Genetic interactions and hitherto unsuspected results
May 3, 2014 | James Kohl
Abstract Excerpt: This review serves to integrate studies of the animal in vivo with human epidemiological data pertaining to nutritional regulation of DNA methylation and to further identify areas in which current knowledge is limited.
My comment: The molecular mechanisms of learning and memory in mammals are ecologically adapted from those in yeasts (see for review: From Fertilization to Adult Sexual Behavior). Thus, all articles ever published attest to the fact that conserved molecular mechanisms link ecological variation to ecological adaptations via olfactory/pheromonal input, which epigenetically effects the conserved molecular mechanisms.
Problems arise when theorists attempt to link cause and effect via mutations, natural selection, and evolution. That’s why I object to ‘evolutionary’ approaches that include no explanatory power but attempt to explain biophysically constrained cause and effect. Serious scientists need look no further than our 1996 review (full text linked above) for comparison to the latest research to link epigenetically effected interactions among genes to cell type differentiation and phenotype in species from microbes to mammals.
See for comparison
Excerpt: “BY has a premature stop mutation in FLO8 that prevents it from undergoing many forms of multicellular growth . As for END3, a missense polymorphism in this gene contributes to variability in high temperature growth…”
My comment: The authors of the latest research on yeasts failed to include what is known about conserved molecular mechanisms and conclude that: “…characterizing the larger-scale contribution of [epigenetically effected] higher-order interactions to phenotypic variation is a necessary step in improving our basic understanding of the [epigenetically effected] genotype-phenotype map.” Their conclusion represents how much scientific progress has been retarded by evolutionary theorists and those who have never learned anything about the basic principles of biology or levels of biological organization that are required to link sensory cause to behavioral affect (e.g., via epigenetic effects on hormones in invertebrates and vertebrates).

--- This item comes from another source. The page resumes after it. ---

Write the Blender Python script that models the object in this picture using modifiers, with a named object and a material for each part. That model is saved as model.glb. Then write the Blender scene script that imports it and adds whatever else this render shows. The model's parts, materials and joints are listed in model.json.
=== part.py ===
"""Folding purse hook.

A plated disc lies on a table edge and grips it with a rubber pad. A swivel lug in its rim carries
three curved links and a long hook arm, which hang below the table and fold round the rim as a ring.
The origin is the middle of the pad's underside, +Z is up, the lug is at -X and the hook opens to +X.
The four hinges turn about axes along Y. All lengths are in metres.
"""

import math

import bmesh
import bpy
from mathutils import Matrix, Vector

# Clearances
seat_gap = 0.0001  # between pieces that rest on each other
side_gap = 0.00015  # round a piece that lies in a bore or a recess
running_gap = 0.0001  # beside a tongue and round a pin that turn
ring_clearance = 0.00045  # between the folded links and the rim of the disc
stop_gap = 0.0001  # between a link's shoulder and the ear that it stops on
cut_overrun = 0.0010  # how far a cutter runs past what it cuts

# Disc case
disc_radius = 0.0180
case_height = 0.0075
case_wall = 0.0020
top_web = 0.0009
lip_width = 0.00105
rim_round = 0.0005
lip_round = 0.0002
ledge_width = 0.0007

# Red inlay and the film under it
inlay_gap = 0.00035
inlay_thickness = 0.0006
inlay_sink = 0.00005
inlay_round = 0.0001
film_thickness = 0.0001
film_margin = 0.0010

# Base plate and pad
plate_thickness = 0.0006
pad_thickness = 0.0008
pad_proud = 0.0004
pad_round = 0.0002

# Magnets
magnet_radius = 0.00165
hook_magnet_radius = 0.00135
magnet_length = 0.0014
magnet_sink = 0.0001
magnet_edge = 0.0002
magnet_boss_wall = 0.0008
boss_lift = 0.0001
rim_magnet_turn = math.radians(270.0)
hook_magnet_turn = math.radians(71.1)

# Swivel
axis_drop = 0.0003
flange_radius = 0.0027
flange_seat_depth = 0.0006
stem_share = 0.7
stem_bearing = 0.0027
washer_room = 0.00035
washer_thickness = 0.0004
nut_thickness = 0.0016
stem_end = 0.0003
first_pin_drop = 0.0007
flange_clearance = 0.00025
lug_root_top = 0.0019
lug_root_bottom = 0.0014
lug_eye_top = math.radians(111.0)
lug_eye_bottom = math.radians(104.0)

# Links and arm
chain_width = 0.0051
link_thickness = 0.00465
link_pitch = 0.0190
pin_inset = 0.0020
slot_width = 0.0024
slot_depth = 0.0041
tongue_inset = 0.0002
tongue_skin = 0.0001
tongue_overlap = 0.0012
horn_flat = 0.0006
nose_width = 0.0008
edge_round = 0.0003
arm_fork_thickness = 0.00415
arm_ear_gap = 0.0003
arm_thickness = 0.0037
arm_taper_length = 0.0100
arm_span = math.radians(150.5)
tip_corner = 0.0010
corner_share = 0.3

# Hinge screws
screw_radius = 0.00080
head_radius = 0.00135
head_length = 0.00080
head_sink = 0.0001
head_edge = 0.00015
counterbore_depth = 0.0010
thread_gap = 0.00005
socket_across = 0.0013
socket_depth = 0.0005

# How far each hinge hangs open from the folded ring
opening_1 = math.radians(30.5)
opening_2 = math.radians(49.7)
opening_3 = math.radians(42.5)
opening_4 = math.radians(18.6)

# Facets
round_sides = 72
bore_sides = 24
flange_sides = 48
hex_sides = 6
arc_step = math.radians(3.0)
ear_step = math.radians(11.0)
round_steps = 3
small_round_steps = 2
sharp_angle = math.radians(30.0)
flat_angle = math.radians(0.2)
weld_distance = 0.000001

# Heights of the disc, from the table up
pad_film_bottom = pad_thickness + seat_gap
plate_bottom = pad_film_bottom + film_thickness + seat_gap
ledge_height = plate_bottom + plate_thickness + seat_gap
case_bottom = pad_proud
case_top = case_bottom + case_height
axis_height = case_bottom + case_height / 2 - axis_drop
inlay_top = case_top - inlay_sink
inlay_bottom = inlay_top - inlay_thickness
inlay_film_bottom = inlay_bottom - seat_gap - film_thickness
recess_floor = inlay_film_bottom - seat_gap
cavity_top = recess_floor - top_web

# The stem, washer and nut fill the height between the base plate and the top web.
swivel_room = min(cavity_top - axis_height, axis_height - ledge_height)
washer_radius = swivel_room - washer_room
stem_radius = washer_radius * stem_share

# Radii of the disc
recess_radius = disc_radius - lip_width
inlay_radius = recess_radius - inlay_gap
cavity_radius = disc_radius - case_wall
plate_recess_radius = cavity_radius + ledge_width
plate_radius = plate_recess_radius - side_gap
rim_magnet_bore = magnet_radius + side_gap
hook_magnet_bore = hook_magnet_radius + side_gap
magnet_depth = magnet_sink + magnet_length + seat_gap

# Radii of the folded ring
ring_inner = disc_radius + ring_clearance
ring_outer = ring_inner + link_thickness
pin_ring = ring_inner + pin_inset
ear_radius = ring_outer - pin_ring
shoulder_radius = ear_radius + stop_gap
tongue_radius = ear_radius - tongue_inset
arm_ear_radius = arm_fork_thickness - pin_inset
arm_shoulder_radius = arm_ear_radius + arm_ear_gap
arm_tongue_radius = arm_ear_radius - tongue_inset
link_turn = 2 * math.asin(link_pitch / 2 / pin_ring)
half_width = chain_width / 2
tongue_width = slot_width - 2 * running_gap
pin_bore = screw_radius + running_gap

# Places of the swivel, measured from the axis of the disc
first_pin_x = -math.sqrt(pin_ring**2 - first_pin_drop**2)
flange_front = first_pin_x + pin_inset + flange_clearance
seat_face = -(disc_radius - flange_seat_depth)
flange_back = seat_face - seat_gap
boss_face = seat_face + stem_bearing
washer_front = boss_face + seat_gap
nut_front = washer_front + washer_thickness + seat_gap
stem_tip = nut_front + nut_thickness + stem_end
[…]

The difference between a mutation that perturbs protein folding and prevents unicellular or multicellular growth and a nutrient-dependent pheromone-controlled polymorphism that contributes to organism level thermoregulation is that only one represents an ecological adaptation that is beneficial. That adaptation is nutrient-dependent. It does not occur after a beneficial mutation has somehow resulted from something that is somehow naturally selected to automagically then result in either individual differences in cell type or in species diversity.

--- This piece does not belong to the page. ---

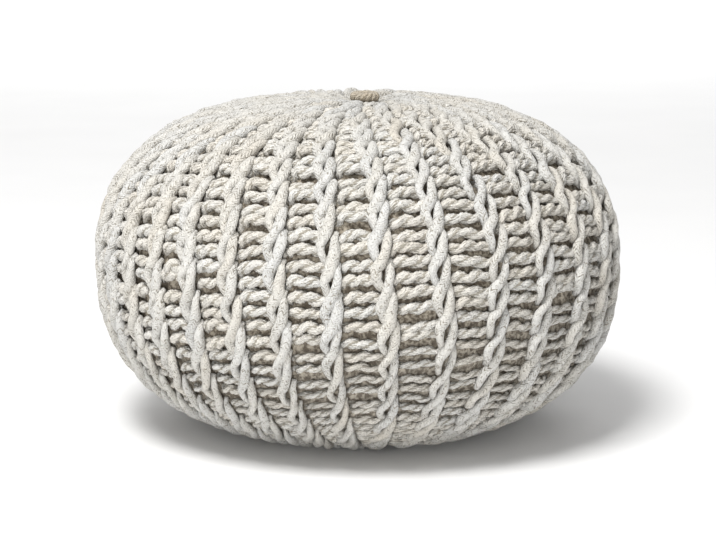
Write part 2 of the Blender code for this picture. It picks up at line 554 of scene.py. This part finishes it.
def add_mesh(name, points, faces, coordinates, tones_and_light):
    """One object from vertex points and lists of faces, with the cord's own coordinates, and a tone at
    its points: a random tone on the cords, and painted light on the ground.
    """
    mesh = bpy.data.meshes.new(name)
    sizes = np.concatenate([np.full(len(group), group.shape[1]) for group in faces])
    corners = np.concatenate([group.ravel() for group in faces])
    mesh.vertices.add(len(points))
    mesh.vertices.foreach_set("co", points.astype(np.float32).ravel())
    mesh.loops.add(len(corners))
    mesh.loops.foreach_set("vertex_index", corners.astype(np.int32))
    mesh.polygons.add(len(sizes))
    mesh.polygons.foreach_set("loop_start", (np.cumsum(sizes) - sizes).astype(np.int32))
    mesh.uv_layers.new(name="cord")
    mesh.uv_layers["cord"].data.foreach_set("uv", coordinates.astype(np.float32).ravel())
    tone = mesh.attributes.new("tone", "FLOAT", "POINT")
    tone.data.foreach_set("value", tones_and_light.astype(np.float32))
    mesh.update(calc_edges=True)
    mesh.validate()
    mesh.shade_smooth()
    piece = bpy.data.objects.new(name, mesh)
    bpy.context.scene.collection.objects.link(piece)
    return piece


def join_tubes(name, groups):
    """One object from groups of tubes: (points, length along the cord, warmth, material slot) each."""
    points = []
    quads = []
    ends = []
    quad_places = []
    end_places = []
    quad_slots = []
    end_slots = []
    tones_and_light = []
    start = 0
    for tubes, length, warmth, slot in groups:
        cords, rings, sides = tubes.shape[:3]
        tube_quads, tube_ends = tube_faces(cords, rings, sides)
        points.append(tubes.reshape(-1, 3))
        quads.append(tube_quads + start)
        ends.append(tube_ends + start)
        quad_places.append(cord_coordinates(length, sides))
        end_places.append(np.zeros((tube_ends.size, 2)))
        quad_slots.append(np.full(len(tube_quads), slot))
        end_slots.append(np.full(len(tube_ends), slot))
        tones_and_light.append(np.repeat(np.clip(random.normal(warmth, TONE_SPREAD, cords), 0, 1), rings * sides))
        start += cords * rings * sides
    piece = add_mesh(
        name,
        np.concatenate(points),
        [np.concatenate(quads), np.concatenate(ends)],
        np.concatenate(quad_places + end_places),
        np.concatenate(tones_and_light),
    )
    slots = np.concatenate(quad_slots + end_slots)
    piece.data.polygons.foreach_set("material_index", slots.astype(np.int32))
    return piece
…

Minimally, if the scientific facts about how ecological variation in nutrient availability leads to ecological adaptations are too difficult for others to comprehend, social scientists and serious scientists should not continue to mislead others by reporting works in terms that at first may seem to have some explanatory power, but inadvertently state in their conclusions things like “we really have no clue about what causes the interactions” or alternatively claim things like “this effect was hitherto unsuspected.” See for example: Chemosensory Communication of Gender through Two Human Steroids in a Sexually Dimorphic Manner.
In our 1996 review we (TB) wrote: “Parenthetically it is interesting to note even the yeast Saccharomyces cerevisiae has a gene-based equivalent of sexual orientation (i.e., a-factor and alpha-factor physiologies). These differences arise from different epigenetic modifications of an otherwise identical MAT locus (Runge and Zakian, 1996; Wu and Haber, 1995).” The differences are nutrient-dependent and pheromone-controlled in yeasts and mammals, which is why two human steroids have been linked to chemosensory communication of gender. The steroids are metabolites of food via the pathway from one-carbon metabolism that links ecological variation to the physiology of reproduction and ecological adaptation in species from microbes to man.